Publié le 05 mai 2020
NUMÉRIQUE
Souveraineté numérique : le gouvernement se passe d'Apple et Google pour son application Stop Covid
La France est dépendante de la Chine pour, entre autres, la production de masques. Elle l'est aussi des États-Unis concernant le numérique. Pour assurer la protection de ses données, le gouvernement vient d'annoncer que l'application Stop Covid, dont le but est de tracer les malades, serait disponible à partir du 2 juin et ce, sans avoir eu recours à Apple et Google. Une manière pour la France d'assurer sa souveraineté numérique, mais à quel prix ?

Ludovic Marin / AFP
[Mise à jour le 5 mai] Avec la crise du Covid-19 et l’explosion des outils digitaux, la question de la souveraineté numérique n’a jamais été si importante. Si le gouvernement a dit, à plusieurs reprises, vouloir retrouver une souveraineté concernant l'alimentation ou les produits médicaux, sa position est plus compliquée sur les données numériques. Le flou autour de StopCovid, application permettant de tracer les personnes atteintes du virus, en est un exemple criant.
Les deux puissantes entreprises, Apple et Google, ont proposé une solution toute prête à plusieurs États désireux de déployer une telle solution. La France est l'un des rares pays à avoir refusé. "C’est la mission de l’État que de protéger les Français : c’est donc à lui seul de définir la politique sanitaire, de décider de l’algorithme qui définit un cas contact ou encore de l’architecture technologique qui protégera le mieux les données et les libertés publiques", a fait valoir dans le JDD Cédric O, le secrétaire d’État au Numérique.
Une dépendance totale aux plateformes américaines
Décision louable, encore faut-il que la France réussisse à développer une application sans les géants du numérique. "C’est un sacré défi qui reviendrait à fabriquer un A380 en trois semaines sans jamais l’avoir fait auparavant", juge Frans Imbert-Vier, le PDG d’Ubcom, spécialisé dans la cybersécurité. Le gouvernement assure pourtant avoir réussi. Il a annoncé le 5 mai que l'application Stop Covid serait lancée le 2 juin, sans avoir eu recours à Apple et Google. Si tel est le cas, l'application tricolore ne pourrait pas être utilisée sur les smartphones iPhones.
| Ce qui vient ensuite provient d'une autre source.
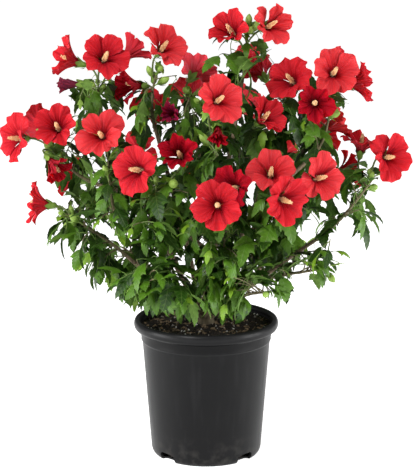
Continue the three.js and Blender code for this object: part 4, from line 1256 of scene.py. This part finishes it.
def grow_bud(bundle, bloom, finish):
    """The egg inside the sepals, drawn to a point."""
    share = np.linspace(0, 1, 10)
    radii = bloom.size * (BUD_SHAPE["half_width"] * np.sin(np.pi * share**0.72) ** 0.75 + 0.1)
    path = bloom.throat + bloom.size * np.outer(share * BUD_SHAPE["length"] - 3, bloom.heading)
    bundle.add(*tube(path, radii, CALYX_SIDES), finish)


greens = Bundle()
clusters = []
for number, name in enumerate(SHOOTS):
    chance = random.Random(800 + number)
    leader = leaders[name]
    crowded = name == CROWDED_TIP["shoot"]
    if crowded:
        count = CROWDED_TIP["buds"]
    else:
        count = chance.randint(*CLUSTER["buds"]) if blooms[name] else 1
    for index in range(count):
        out = side_of(leader.heading(1), index * GOLDEN_ANGLE + chance.random())
        heading = unit(out + leader.heading(1) * chance.uniform(0.6, 1.6))
        size = chance.uniform(*CLUSTER["size"])
        root = leader.at(1 - (0 if crowded else CLUSTER["apart"]) * index)
        foot = root + heading * chance.uniform(*CLUSTER["stalk"])
        bearing = math.degrees(math.atan2(heading[0], -heading[1]))
        pitch = math.degrees(math.asin(heading[2]))
        clusters.append(Bloom(*(foot + heading * CALYX_LENGTH * size), bearing, pitch, BUD, "green", size))
        greens.add(*tube([root, (root + foot) / 2, foot + heading * size], [1.2, 1.0, 1.3], 6))
for number, bloom in enumerate(every_bloom + clusters):
    chance = random.Random(700 + number)
    grow_calyx(greens, bloom, 0, chance)
    if not bloom.spread:
        grow_bud(greens, bloom, 1)
calyx_materials = [
    leaf_finish("calyx_green", (0.17, 0.29, 0.04), False),
    leaf_finish("bud_green", (0.24, 0.37, 0.06), False),
]
calyx_piece = greens.piece("calyces_and_buds", calyx_materials)
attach(calyx_piece, "root")
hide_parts(*foliage_nodes)


# ---- Floor ----
# A wide round sheet of pale matt board that runs out of sight on every side.

FLOOR_RADIUS = 40_000
FLOOR_SIDES = 64
edge, _ = turned([(FLOOR_RADIUS, 0)], FLOOR_SIDES)
floor_mesh = new_mesh("studio_floor", edge, [tuple(range(FLOOR_SIDES))])
board, board_wire = new_finish("pale_board")
fibre = board_wire.grain(40, 3)
board_wire.surface(
    Base_Color=fibre.blend((0.88, 0.88, 0.88), (0.9, 0.9, 0.9)),
    Roughness=0.9 + 0.05 * fibre,
    Emission_Color=(1, 1, 1, 1),
    Emission_Strength=0.86,
)
floor = shown("studio_floor", floor_mesh, [board])


# ---- Light ----
# An even white surround, a broad soft lamp high at the front left, a weaker one at the right, and one low on
# each side that draws the soft bright edges down the pot.

surround = bpy.data.worlds.new("white_surround")
bpy.context.scene.world = surround
surround.use_nodes = True
surround.node_tree.nodes["Background"].inputs["Color"].default_value = (1, 1, 1, 1)
surround.node_tree.nodes["Background"].inputs["Strength"].default_value = 0.2
LAMPS = {
    "key": {"place": (-1.2, -2.0, 2.6), "size": 1.0, "power": 92},
    "fill": {"place": (2.0, -1.4, 1.6), "size": 1.4, "power": 12},
    "left_side": {"place": (-2.0, -0.6, 0.4), "size": 1.1, "power": 44},
    "right_side": {"place": (2.0, -0.55, 0.4), "size": 1.1, "power": 44},
}
AIM = Vector((0, 0, 0.4))
for name, lamp in LAMPS.items():
    light = bpy.data.lights.new(name, "AREA")
    light.size, light.energy = lamp["size"], lamp["power"]
    holder = bpy.data.objects.new(name, light)
    bpy.context.scene.collection.objects.link(holder)
    holder.location = lamp["place"]
    holder.rotation_euler = (AIM - holder.location).to_track_quat("-Z", "Y").to_euler()
bpy.context.scene.view_settings.view_transform = "Standard"


# ---- Camera ----
# Level with the top of the crown and a little above it, looking slightly down.

camera_data = bpy.data.cameras.new("camera")
camera_data.lens, camera_data.sensor_width, camera_data.sensor_fit = 117.6, 36, "AUTO"
camera = bpy.data.objects.new("camera", camera_data)
bpy.context.scene.collection.objects.link(camera)
camera.location = Vector(EYE) * MM
camera.rotation_euler = (math.radians(78.23), 0, 0)
bpy.context.scene.camera = camera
Sans compter que quoi qu'il arrive, l’application "utilisera tout de même des d’outils (API) fournis par Google et Apple dans d’autres phases de son développement, essentiels à la conception d’une application, montrant que le débat porté sur le front de la souveraineté numérique n’est pas tout à fait compris au gouvernement", explique le journal spécialisé Numerama.
Est-ce à dire que le bras de fer entamé par le gouvernement est déjà perdu ? La France paye le fait d’avoir délaissé cette question pendant des années alors même que Google, Facebook, Microsoft… montaient en puissance. "Nous sommes dans une situation de dépendance totale aux plateformes globales qu’on regroupe sous les acronymes GAFAM et NATU*", écrit, dans une tribune publiée dans le Journal du Net, un collectif d’entrepreneurs et de décideurs engagés dans le numérique français.
"Ce n'est pas nouveau mais cela prend une sensibilité accrue quand il apparaît que la société (californienne, ndr) Palantir connue pour ses liens avec les services de renseignements américains est envisagée à la fois par l'AP-HP pour contrôler les cas de Covid-19, et par l'État (...). Notre dépendance devient non seulement économique, mais aussi sociétale et obère nos libertés fondamentales", soulignent-ils.
Faire des données numériques un bien commun
Les signataires demandent ainsi que la France change de cap sur les approvisionnements numériques de grande ampleur et se prépare, dès aujourd’hui, à une autonomie. Pour cela, ils appellent à s’appuyer sur les acteurs français et européens, ce qui permettrait d’injecter 150 milliards de dollars de chiffre d’affaires "dans nos entreprises du numérique françaises sur cinq ans tout en permettant à la France de rattraper son retard sur des pays comme la Grande-Bretagne où le numérique représente 10 % du PIB, contre 6 % pour la France".
Et ils ne sont pas les seuls à souhaiter que la France retrouve sa souveraineté numérique. 108 parlementaires de droite et du centre ont appelé, dans une tribune publiée dans le Monde, à une révision de la constitution. Ils souhaitent que les données numériques deviennent un bien commun. "La création du patrimoine commun des données, qui les place sous notre droit, est la seule manière de garantir simultanément notre liberté, notre sécurité et notre santé", croient-ils.